Abstract

AbstractFourier transform infra‐red (IR) studies on samples of atactic polystyrene with different thermal history, i.e. quenched from the melt (QM), quenched from the rubbery state (QR), slowly cooled (SC), and sub‐glass‐transition (sub‐Tg) annealed (AN), were carried out in the absorption region from 500 to 600 cm−1 with gradually increasing temperatures through the glass transition region at 100°C. The heights of the positive peak (532 cm−1) and the negative peak (566 cm−1) appearing in the temperature difference spectra, T‐60°C, are considered to be a measure of the amount of frequency shifts for the 540 cm−1 and 557 cm−1 bands in the conformationally sensitive spectral range of atactic polystyrene.
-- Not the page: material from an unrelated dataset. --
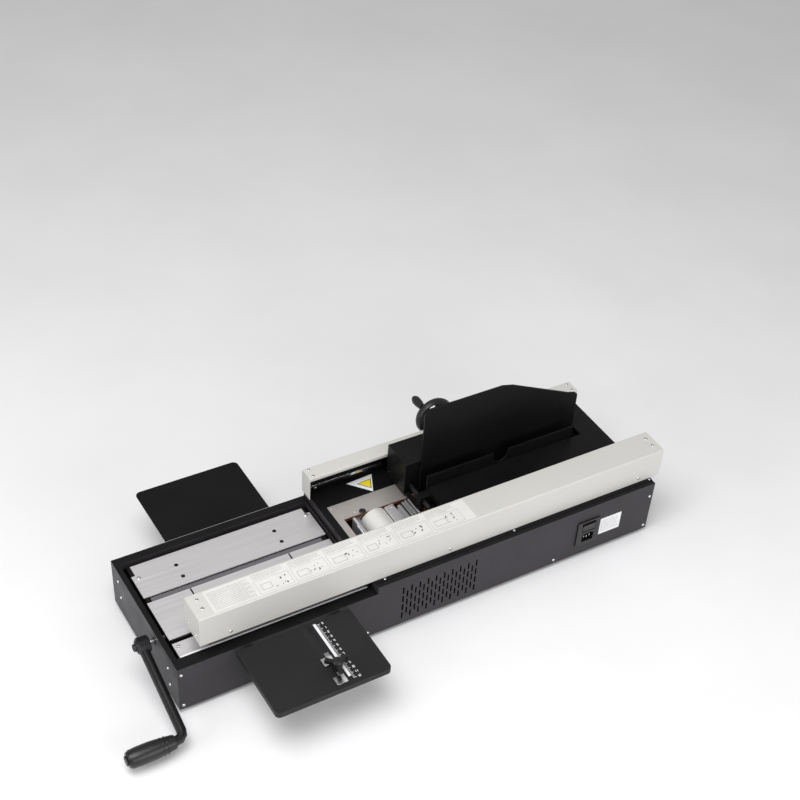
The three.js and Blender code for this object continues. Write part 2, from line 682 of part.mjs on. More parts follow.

These bands show a continuously increasing low‐frequency shift with increasing temperature, except for sample QM, the 557 cm−1 band of which shows an inappreciable frequency shift in the range 60 < T/°C < 100. The different temperature behaviour of these shifts for samples QM, QR, SC and AN is due to changes in their intermolecular interactions. Sub‐Tg annealing of the sample QM is shown to shift the frozen high‐temperature state of the quenched sample to the temperature‐defined equilibrium. For all samples of different thermal history the difference in their IR spectra vanish at temperatures above Tg.